■ Task directions
Retype everything from the line that contains "add_collar(robe)" down to the line that contains "before = set(bpy.data.objects)", inclusive, without altering or adding anything.

■ Task data
————————

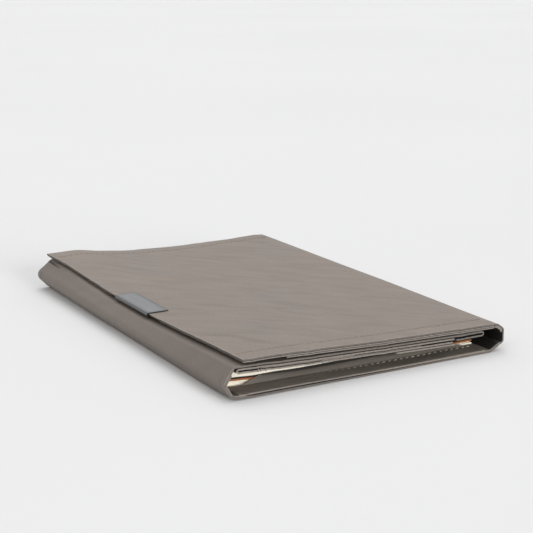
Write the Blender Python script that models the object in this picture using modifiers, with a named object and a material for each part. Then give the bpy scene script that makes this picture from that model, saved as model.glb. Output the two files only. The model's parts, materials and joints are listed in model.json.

————————

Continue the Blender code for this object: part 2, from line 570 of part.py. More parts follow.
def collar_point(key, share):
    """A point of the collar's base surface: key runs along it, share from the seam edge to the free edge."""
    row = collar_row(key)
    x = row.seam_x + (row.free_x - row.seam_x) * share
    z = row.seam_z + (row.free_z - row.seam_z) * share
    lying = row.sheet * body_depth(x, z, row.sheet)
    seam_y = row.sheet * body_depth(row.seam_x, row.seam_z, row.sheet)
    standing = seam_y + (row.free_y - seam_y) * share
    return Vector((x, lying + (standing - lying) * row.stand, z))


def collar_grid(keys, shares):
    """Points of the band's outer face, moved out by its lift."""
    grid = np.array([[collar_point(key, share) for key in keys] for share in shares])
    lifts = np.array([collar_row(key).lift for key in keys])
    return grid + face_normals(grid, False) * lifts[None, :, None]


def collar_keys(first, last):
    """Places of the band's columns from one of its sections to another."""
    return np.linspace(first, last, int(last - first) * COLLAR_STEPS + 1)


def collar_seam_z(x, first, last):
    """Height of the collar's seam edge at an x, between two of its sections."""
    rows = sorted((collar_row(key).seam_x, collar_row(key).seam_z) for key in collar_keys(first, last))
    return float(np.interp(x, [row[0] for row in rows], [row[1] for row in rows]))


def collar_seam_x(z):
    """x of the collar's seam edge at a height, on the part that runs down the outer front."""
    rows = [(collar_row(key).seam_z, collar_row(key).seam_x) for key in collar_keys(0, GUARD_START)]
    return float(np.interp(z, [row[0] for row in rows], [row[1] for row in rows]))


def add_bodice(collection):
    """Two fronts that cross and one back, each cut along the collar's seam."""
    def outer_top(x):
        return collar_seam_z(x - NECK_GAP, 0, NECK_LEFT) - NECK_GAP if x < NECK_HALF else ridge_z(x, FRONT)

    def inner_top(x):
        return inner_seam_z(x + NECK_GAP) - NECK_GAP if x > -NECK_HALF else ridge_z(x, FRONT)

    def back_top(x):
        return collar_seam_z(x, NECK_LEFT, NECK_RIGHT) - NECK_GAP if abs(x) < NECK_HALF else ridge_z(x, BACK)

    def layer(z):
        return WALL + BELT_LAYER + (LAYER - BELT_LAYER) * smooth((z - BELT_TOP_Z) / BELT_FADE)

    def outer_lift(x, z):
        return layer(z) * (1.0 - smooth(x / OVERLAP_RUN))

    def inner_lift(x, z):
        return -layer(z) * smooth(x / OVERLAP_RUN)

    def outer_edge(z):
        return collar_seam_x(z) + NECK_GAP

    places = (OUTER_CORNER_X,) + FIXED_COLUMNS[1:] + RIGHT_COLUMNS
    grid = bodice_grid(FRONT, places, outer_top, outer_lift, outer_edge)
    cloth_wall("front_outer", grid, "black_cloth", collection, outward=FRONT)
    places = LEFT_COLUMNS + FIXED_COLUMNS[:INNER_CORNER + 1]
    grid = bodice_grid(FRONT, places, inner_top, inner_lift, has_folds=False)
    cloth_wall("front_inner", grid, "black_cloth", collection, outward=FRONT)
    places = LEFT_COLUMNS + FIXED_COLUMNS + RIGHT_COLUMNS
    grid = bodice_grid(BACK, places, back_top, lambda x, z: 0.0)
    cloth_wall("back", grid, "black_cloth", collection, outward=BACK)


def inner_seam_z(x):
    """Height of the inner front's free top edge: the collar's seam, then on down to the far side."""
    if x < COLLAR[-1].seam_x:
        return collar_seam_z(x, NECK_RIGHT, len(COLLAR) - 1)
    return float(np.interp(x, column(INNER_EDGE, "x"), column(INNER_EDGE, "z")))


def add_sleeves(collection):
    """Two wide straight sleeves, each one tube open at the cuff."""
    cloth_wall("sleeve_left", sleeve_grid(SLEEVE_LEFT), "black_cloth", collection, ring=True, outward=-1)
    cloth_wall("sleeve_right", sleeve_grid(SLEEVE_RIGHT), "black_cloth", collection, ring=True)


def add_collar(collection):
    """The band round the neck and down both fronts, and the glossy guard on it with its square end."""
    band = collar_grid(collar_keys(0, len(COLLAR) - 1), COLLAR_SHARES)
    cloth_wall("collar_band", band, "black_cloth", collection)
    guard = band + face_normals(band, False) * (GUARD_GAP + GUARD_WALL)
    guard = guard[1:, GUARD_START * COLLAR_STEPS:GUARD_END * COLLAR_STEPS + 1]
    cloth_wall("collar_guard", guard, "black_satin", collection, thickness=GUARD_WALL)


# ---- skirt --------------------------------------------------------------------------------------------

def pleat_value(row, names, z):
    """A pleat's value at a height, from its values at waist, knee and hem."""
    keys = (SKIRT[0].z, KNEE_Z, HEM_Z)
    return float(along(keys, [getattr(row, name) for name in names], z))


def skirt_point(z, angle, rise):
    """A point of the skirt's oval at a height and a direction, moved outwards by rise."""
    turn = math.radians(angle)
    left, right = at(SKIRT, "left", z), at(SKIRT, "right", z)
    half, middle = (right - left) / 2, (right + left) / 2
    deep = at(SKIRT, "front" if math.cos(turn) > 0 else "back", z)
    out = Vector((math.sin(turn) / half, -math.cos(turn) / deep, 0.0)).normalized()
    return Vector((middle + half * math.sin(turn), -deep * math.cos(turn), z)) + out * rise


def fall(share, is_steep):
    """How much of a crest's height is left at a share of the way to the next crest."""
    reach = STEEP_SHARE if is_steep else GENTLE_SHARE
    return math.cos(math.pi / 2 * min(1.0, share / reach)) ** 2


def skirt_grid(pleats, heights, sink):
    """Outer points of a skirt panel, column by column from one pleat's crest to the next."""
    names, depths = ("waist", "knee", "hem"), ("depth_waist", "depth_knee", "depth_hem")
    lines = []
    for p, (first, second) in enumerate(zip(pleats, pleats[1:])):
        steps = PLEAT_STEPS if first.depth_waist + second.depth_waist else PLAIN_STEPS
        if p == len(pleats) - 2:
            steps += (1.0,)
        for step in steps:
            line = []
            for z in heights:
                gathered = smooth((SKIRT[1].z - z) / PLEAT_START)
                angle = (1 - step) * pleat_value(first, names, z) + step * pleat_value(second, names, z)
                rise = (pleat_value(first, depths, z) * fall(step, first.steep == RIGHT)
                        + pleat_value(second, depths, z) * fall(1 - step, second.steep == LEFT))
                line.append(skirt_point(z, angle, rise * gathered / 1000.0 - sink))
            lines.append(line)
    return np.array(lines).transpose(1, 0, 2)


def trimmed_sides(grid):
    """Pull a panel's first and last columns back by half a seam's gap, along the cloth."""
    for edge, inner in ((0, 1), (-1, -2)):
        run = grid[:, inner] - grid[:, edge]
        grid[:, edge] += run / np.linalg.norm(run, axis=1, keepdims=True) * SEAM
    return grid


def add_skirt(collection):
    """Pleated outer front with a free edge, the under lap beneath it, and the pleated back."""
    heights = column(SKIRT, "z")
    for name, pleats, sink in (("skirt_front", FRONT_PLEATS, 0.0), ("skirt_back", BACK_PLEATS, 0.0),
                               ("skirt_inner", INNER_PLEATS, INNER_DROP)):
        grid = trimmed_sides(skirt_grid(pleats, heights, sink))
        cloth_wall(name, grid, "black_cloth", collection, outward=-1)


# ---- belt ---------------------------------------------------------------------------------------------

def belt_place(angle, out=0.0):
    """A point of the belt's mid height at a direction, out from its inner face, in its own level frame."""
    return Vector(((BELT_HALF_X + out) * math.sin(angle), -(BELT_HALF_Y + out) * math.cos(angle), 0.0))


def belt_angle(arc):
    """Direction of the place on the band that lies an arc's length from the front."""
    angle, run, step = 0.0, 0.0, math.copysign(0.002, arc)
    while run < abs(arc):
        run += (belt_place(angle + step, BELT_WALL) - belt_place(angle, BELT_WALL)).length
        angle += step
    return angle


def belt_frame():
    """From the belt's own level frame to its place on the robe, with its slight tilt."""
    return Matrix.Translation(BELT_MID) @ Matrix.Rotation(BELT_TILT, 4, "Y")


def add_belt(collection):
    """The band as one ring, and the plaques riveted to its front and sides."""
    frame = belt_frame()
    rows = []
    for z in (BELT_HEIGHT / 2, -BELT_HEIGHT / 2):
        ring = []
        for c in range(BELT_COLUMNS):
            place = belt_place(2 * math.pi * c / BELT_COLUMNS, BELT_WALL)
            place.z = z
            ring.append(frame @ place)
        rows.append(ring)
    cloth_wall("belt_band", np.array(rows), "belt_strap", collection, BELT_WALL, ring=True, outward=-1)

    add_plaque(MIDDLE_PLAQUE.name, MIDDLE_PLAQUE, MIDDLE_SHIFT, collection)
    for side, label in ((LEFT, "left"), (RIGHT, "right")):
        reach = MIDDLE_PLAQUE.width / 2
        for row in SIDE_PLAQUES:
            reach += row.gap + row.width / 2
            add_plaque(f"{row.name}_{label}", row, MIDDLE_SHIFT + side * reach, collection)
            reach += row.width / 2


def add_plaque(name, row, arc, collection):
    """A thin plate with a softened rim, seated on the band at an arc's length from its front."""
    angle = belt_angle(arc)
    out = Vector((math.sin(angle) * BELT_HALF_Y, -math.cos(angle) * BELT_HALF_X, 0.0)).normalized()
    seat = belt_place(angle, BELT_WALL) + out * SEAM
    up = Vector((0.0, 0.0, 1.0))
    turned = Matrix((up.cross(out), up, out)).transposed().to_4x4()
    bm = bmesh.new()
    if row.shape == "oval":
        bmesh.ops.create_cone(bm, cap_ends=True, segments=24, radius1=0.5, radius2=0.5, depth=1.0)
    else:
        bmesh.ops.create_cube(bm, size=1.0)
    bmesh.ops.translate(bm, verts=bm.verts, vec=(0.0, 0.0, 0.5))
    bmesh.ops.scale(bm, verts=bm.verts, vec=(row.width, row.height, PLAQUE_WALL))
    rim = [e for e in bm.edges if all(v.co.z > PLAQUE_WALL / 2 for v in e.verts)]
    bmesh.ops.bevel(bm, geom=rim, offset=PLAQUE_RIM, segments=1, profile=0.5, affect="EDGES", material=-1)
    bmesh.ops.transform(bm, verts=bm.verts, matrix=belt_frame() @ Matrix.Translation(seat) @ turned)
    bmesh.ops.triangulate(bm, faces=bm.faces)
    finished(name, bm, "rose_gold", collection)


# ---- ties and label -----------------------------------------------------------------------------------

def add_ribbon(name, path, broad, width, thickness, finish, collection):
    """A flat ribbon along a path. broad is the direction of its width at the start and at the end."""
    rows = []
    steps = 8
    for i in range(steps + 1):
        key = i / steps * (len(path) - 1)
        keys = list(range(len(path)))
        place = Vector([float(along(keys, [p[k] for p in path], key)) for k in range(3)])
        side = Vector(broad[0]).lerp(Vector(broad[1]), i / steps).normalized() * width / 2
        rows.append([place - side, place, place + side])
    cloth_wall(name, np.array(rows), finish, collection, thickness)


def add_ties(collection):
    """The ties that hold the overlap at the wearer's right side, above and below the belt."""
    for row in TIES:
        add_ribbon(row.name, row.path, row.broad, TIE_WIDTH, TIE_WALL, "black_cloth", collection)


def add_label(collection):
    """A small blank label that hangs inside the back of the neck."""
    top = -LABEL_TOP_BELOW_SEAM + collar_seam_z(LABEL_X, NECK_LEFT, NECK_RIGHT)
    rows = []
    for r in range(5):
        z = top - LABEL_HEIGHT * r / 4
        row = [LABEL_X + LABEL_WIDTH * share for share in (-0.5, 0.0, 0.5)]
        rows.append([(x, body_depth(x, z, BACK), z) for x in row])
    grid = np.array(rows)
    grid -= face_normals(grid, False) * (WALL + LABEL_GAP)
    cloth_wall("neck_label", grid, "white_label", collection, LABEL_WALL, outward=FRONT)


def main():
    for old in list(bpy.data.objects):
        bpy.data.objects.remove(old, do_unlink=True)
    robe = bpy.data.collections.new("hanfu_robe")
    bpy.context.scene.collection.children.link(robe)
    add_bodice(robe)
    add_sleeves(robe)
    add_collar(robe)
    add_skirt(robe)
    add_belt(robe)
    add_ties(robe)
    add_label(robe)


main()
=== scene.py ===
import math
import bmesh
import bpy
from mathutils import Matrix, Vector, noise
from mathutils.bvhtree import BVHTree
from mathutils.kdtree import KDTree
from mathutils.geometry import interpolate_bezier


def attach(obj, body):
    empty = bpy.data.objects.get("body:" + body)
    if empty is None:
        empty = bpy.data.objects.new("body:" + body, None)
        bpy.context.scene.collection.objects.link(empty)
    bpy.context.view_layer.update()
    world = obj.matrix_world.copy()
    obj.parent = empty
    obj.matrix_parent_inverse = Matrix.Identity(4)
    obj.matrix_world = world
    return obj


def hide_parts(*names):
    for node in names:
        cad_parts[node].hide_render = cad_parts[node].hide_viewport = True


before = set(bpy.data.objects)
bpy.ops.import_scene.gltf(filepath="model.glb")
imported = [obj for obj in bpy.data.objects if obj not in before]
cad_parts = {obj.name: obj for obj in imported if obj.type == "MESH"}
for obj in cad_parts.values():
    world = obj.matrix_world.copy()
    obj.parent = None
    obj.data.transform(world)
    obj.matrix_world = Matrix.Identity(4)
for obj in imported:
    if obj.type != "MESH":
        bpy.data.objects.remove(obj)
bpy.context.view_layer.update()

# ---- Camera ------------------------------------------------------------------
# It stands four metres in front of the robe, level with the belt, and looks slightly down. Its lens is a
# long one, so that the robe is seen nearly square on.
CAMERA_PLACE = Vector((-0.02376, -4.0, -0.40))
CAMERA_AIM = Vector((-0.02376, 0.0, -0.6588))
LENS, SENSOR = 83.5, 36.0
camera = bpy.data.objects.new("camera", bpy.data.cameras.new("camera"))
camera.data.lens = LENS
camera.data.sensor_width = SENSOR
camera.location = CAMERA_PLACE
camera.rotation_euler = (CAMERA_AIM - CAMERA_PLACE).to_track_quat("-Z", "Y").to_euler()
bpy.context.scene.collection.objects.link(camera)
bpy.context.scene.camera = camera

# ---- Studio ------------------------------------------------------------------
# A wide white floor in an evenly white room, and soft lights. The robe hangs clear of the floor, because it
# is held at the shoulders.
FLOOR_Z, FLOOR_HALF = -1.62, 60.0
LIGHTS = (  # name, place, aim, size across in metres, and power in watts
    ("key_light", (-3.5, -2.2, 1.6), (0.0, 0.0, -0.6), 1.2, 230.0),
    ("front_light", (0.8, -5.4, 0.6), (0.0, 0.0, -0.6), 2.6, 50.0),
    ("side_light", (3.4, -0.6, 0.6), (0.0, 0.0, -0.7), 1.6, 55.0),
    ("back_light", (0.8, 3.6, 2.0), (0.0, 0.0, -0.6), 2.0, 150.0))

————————

■ Task output
    add_collar(robe)
    add_skirt(robe)
    add_belt(robe)
    add_ties(robe)
    add_label(robe)


main()
=== scene.py ===
import math
import bmesh
import bpy
from mathutils import Matrix, Vector, noise
from mathutils.bvhtree import BVHTree
from mathutils.kdtree import KDTree
from mathutils.geometry import interpolate_bezier


def attach(obj, body):
    empty = bpy.data.objects.get("body:" + body)
    if empty is None:
        empty = bpy.data.objects.new("body:" + body, None)
        bpy.context.scene.collection.objects.link(empty)
    bpy.context.view_layer.update()
    world = obj.matrix_world.copy()
    obj.parent = empty
    obj.matrix_parent_inverse = Matrix.Identity(4)
    obj.matrix_world = world
    return obj


def hide_parts(*names):
    for node in names:
        cad_parts[node].hide_render = cad_parts[node].hide_viewport = True


before = set(bpy.data.objects)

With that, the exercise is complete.